◆ **Given task**
Bring together all lines of the material below that contain the string "context".

◆ **Information provided**
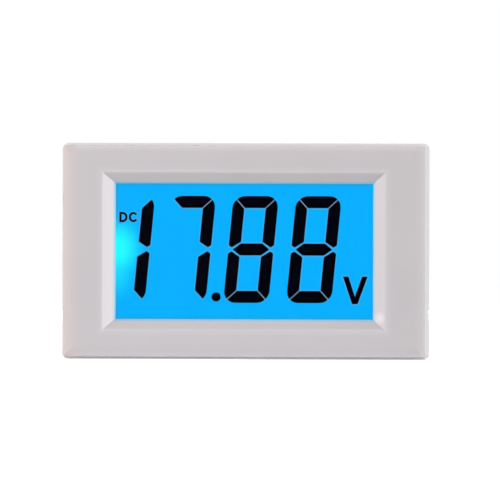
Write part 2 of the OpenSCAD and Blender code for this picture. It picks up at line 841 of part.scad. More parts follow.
// One chip resistor lying on the board.
module chip_resistor(x, z) {
    translate([x, board_back_y, z])
        block(-chip_r_w / 2, chip_r_w / 2, 0, chip_r_t, -chip_r_len / 2, chip_r_len / 2);
}

module chip_resistors() {
    color([0.12, 0.12, 0.13]) {
        for (i = [0:4])
            chip_resistor(resistor_right + resistor_pitch * i, -resistor_drop);
        for (i = [0:3])
            chip_resistor(-resistor_left - resistor_pitch * i, -resistor_drop);
        for (i = [0:2])
            chip_resistor(resistor_right - 1.5 + resistor_pitch * i, chip_up);
    }
}

module protection_diode() {
    color([0.09, 0.09, 0.10])
        translate([diode_right, board_back_y, -diode_drop]) {
            block(-diode_len / 2, diode_len / 2, 0.1, 0.1 + diode_t, -diode_w / 2, diode_w / 2);
            block(-diode_len / 2 - 0.4, diode_len / 2 + 0.4, 0, 0.25, -diode_w / 4, diode_w / 4);
        }
}

module voltage_regulator() {
    lead_x = regulator_w / 3;
    color([0.10, 0.10, 0.11])
        translate([-regulator_left, board_back_y, -regulator_drop]) {
            block(-regulator_w / 2, regulator_w / 2, 0.2, 0.2 + regulator_t,
                -regulator_h / 2, regulator_h / 2);
            // The heat tab above the body and the leads below it.
            block(-0.4 * regulator_w, 0.4 * regulator_w, 0, 0.5, -regulator_h / 3, 0.7 * regulator_h);
            for (sx = [-1, 1])
                block(sx * lead_x - 0.35, sx * lead_x + 0.35, 0, 0.5,
                    -regulator_h / 2 - regulator_lead, -regulator_h / 3);
        }
}

module trimmer_body() {
    color([0.10, 0.28, 0.62])
        translate([trimmer_x, 0, trimmer_z])
            difference() {
                slab(trimmer_y, trimmer_top)
                    round_rect(trimmer_size, trimmer_size, 0.4);
                bar(rotor_r + rotor_clear, trimmer_top - rotor_depth, trimmer_top + 1);
                // End marks either side of the rotor.
                for (sx = [-1, 1])
                    translate([sx * 2.5, 0, -2.5])
                        block(-0.3, 0.3, trimmer_top - 0.25, trimmer_top + 1, -0.3, 0.3);
            }
}

module trimmer_rotor() {
    color([0.93, 0.92, 0.86])
        translate([trimmer_x, 0, trimmer_z])
            difference() {
                bar(rotor_r, trimmer_top - rotor_depth, trimmer_top + 0.15);
                block(-0.3, 0.3, trimmer_top - 0.6, trimmer_top + 1, -rotor_r + 0.25, rotor_r - 0.25);
                translate([0, 0, rotor_r - 0.35])
                    block(-0.55, 0.55, trimmer_top - 0.3, trimmer_top + 1, -0.55, 0);
            }
}

// Section across a solder joint of width w.
module solder_section(w) {
    polygon([[-w / 2, 0], [w / 2, 0], [w / 2 - solder_h, solder_h], [solder_h - w / 2, solder_h]]);
}

module solder_joints() {
    color([0.74, 0.75, 0.77])
        for (sx = [-1, 1])
            difference() {
                intersection() {
                    translate([sx * bay_x, board_back_y, 0])
                        linear_extrude(height = sleeve_h, center = true)
                            solder_section(solder_len);
                    translate([sx * bay_x, board_back_y, blade_z + blade_t / 2])
                        rotate([0, 90, 0])
                            linear_extrude(height = 2 * solder_len, center = true)
                                solder_section(solder_w);
                }
                block(sx * bay_x - blade_w / 2, sx * bay_x + blade_w / 2, board_y, board_back_y + 2,
                    blade_z, blade_z + blade_t);
            }
}

// ---- Rear cover ----

// A hook on the lip's top side, its ramp towards the front.
module cover_hook() {
    z0 = inner_h / 2 - lip_clear;
    rotate([90, 0, 90])
        linear_extrude(height = hook_w, center = true)
            polygon([[hook_y, z0 - 0.3], [hook_y, z0], [hook_y + hook_run - 0.3, z0 + hook_h],
                [hook_y + hook_run, z0 + hook_h], [hook_y + hook_run, z0 - 0.3]]);
}

// The cover's outside, chamfered round its rear edge.
module cover_shell() {
    intersection() {
        slab(cover_y, rear_y)
            round_rect(sleeve_w, sleeve_h, sleeve_r);
        linear_extrude(height = sleeve_h + 2, center = true)
            chamfer_section(sleeve_w / 2);
        rotate([0, 90, 0])
            linear_extrude(height = sleeve_w + 2, center = true)
                chamfer_section(sleeve_h / 2);
    }
}

// Section across the cover, its two rear corners cut off.
module chamfer_section(half) {
    polygon([[-half, cover_y - 1], [half, cover_y - 1], [half, rear_y - rear_chamfer],
        [half - rear_chamfer, rear_y], [rear_chamfer - half, rear_y], [-half, rear_y - rear_chamfer]]);
}

module rear_cover() {
    tub_half = bay_w + 1.5 * bay_wall;
    color([0.78, 0.77, 0.78])
        difference() {
            union() {
                difference() {
                    union() {
                        cover_shell();
                        slab(cover_y - lip_len, cover_y + 1)
                            round_rect(inner_w - 2 * lip_clear, inner_h - 2 * lip_clear, 0.5);
                    }
                    slab(cover_y - lip_len - 1, rear_y - end_t)
                        round_rect(cover_in_w, cover_in_h, 0.8);
                    // The lip is left out behind the snap arms.
                    block(-flange_w, flange_w, cover_y - lip_len - 1, cover_y, -notch_w / 2, notch_w / 2);
                }
                for (sx = [-1, 1])
                    for (sz = [-1, 1])
                        translate([sx * hook_x, 0, 0])
                            scale([1, 1, sz])
                                cover_hook();
                // The tub round the terminal bays, narrower where it enters the sleeve.
                block(-tub_half, tub_half, cover_y, rear_y - 0.2, bay_bottom + 0.4, bay_top + bay_wall);
                block(-tub_half, tub_half, floor_y - floor_t, cover_y + 0.2,
                    lip_clear - inner_h / 2, bay_top + bay_wall);
                for (sx = [-1, 1])
                    translate([sx * bay_x, 0, screw_z])
                        bar(boss_r, boss_y, floor_y - floor_t + 0.2);
                translate([trimmer_x, 0, trimmer_z])
                    bar(access_r + access_wall, access_y, rear_y - end_t + 0.2);
            }
            for (sx = [-1, 1]) {
                block(sx * bay_x - bay_w / 2, sx * bay_x + bay_w / 2, floor_y, rear_y + 1,
                    bay_bottom - 1, bay_top);
                // Blind clearance for the screw's end.
                translate([sx * bay_x, 0, screw_z])
                    bar(screw_r + 0.35, tip_y - 0.6, floor_y + 1);
                block(sx * bay_x - blade_w / 2 - 0.15, sx * bay_x + blade_w / 2 + 0.15,
                    floor_y - floor_t - 1, floor_y + 1, blade_z - 0.15, blade_z + blade_t + 0.15);
            }
            translate([trimmer_x, 0, trimmer_z])
                bar(access_r, access_y - 1, rear_y + 1);
            // Ventilation slots through the top wall.
            for (i = [0:vent_count - 1])
                translate([(i - (vent_count - 1) / 2) * vent_pitch, 0, 0])
                    block(-vent_w / 2, vent_w / 2, cover_y + 1.4, cover_y + 1.4 + vent_len,
                        cover_in_h / 2 - 1, sleeve_h);
            // A shallow pad for the polarity sign above each bay.
            for (sx = [-1, 1])
                translate([sx * bay_x, 0, bay_top + bay_wall + sign_h / 2 + 0.6])
                    slab(rear_y - field_depth, rear_y + 1)
                        round_rect(sign_w, sign_h, 0.5);
            // The recessed field at the upper left of the rear.
            translate([-field_left, 0, field_up])
                slab(rear_y - field_depth, rear_y + 1)
                    round_rect(field_w, field_h, 0.8);
        }
}

// ---- Terminals ----

module terminal_plate(sx) {
    color([0.80, 0.62, 0.28])
        difference() {
            union() {
                block(sx * bay_x - plate_w / 2, sx * bay_x + plate_w / 2, floor_y, floor_y + plate_t,
                    plate_bottom, plate_top);
                block(sx * bay_x - blade_w / 2, sx * bay_x + blade_w / 2, blade_end_y, floor_y + eps,
                    blade_z, blade_z + blade_t);
            }
            translate([sx * bay_x, 0, screw_z])
                bar(screw_r + screw_clear, floor_y - 1, floor_y + plate_t + 1);
        }
}

module clamp_washer(sx) {
    color([0.76, 0.76, 0.78])
        difference() {
            translate([sx * bay_x, 0, screw_z])
                slab(floor_y + plate_t, floor_y + plate_t + washer_t)
                    round_rect(washer_size, washer_size, 0.6);
            translate([sx * bay_x, 0, screw_z])
                bar(screw_r + screw_clear, floor_y, head_y + 1);
        }
}

module terminal_screw(sx) {
    color([0.80, 0.80, 0.82])
        translate([sx * bay_x, 0, screw_z])
            difference() {
                union() {
                    bar(screw_r, tip_y, head_y + 0.3);
                    // The head has a short cheese side and a domed top.
                    translate([0, head_y, 0])
                        rotate([-90, 0, 0])
                            rotate_extrude($fn = 64)
                                polygon([[0, 0], [head_r, 0], [head_r, head_h - 0.8],
                                    [head_r - 0.15, head_h - 0.45], [head_r - 0.45, head_h - 0.18],
                                    [head_r - 0.95, head_h], [0, head_h]]);
                }
                block(-head_r - 1, head_r + 1, head_y + head_h - slot_depth, head_y + head_h + 1,
                    -slot_w / 2, slot_w / 2);
                block(-slot_w / 2, slot_w / 2, head_y + head_h - slot_depth, head_y + head_h + 1,
                    -head_r + 1, head_r - 1);
            }
}

module positive_plate() {
    terminal_plate(1);
}

module negative_plate() {
    terminal_plate(-1);
}

module positive_washer() {
    clamp_washer(1);
}

module negative_washer() {
    clamp_washer(-1);
}

module positive_screw() {
    terminal_screw(1);
}

module negative_screw() {
    terminal_screw(-1);
}

front_housing();
front_polariser();
front_glass();
display_seal();
display_digits();
rear_glass();
rear_polariser();
diffuser_film();
light_guide();
reflector_film();
backlight_lamp();
display_frame();
upper_contact_strip();
lower_contact_strip();
main_board();
board_screws();
converter_chip();
converter_leads();
quartz_crystal();
film_capacitors();
electrolytic_capacitor();
chip_resistors();
protection_diode();
voltage_regulator();
trimmer_body();
trimmer_rotor();
solder_joints();
rear_cover();
positive_plate();
negative_plate();
positive_washer();
negative_washer();
positive_screw();
negative_screw();
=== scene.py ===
import bpy
import bmesh
import math
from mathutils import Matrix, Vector
from mathutils.bvhtree import BVHTree


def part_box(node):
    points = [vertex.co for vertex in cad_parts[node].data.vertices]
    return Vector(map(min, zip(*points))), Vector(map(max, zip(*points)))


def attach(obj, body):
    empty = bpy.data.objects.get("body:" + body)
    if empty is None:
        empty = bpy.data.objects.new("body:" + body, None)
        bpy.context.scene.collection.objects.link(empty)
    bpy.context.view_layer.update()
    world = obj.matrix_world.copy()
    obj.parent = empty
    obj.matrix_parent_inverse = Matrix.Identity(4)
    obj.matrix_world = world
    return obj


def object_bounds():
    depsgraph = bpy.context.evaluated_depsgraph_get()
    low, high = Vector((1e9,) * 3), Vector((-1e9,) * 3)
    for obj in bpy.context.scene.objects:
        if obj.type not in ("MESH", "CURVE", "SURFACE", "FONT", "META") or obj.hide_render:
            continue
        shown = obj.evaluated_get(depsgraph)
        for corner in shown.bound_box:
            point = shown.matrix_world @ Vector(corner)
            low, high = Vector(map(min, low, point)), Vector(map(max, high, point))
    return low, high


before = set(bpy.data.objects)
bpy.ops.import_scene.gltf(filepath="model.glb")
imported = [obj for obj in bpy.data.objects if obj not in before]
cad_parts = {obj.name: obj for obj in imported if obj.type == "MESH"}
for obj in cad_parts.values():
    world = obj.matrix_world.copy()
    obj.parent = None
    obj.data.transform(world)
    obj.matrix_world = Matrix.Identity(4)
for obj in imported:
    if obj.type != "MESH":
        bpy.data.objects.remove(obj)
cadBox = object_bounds()
scene = bpy.context.scene
mm = 0.001
print("frame loaded:", len(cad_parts), "nodes")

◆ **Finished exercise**
        bpy.context.scene.collection.objects.link(empty)
    bpy.context.view_layer.update()
    depsgraph = bpy.context.evaluated_depsgraph_get()
    for obj in bpy.context.scene.objects:
scene = bpy.context.scene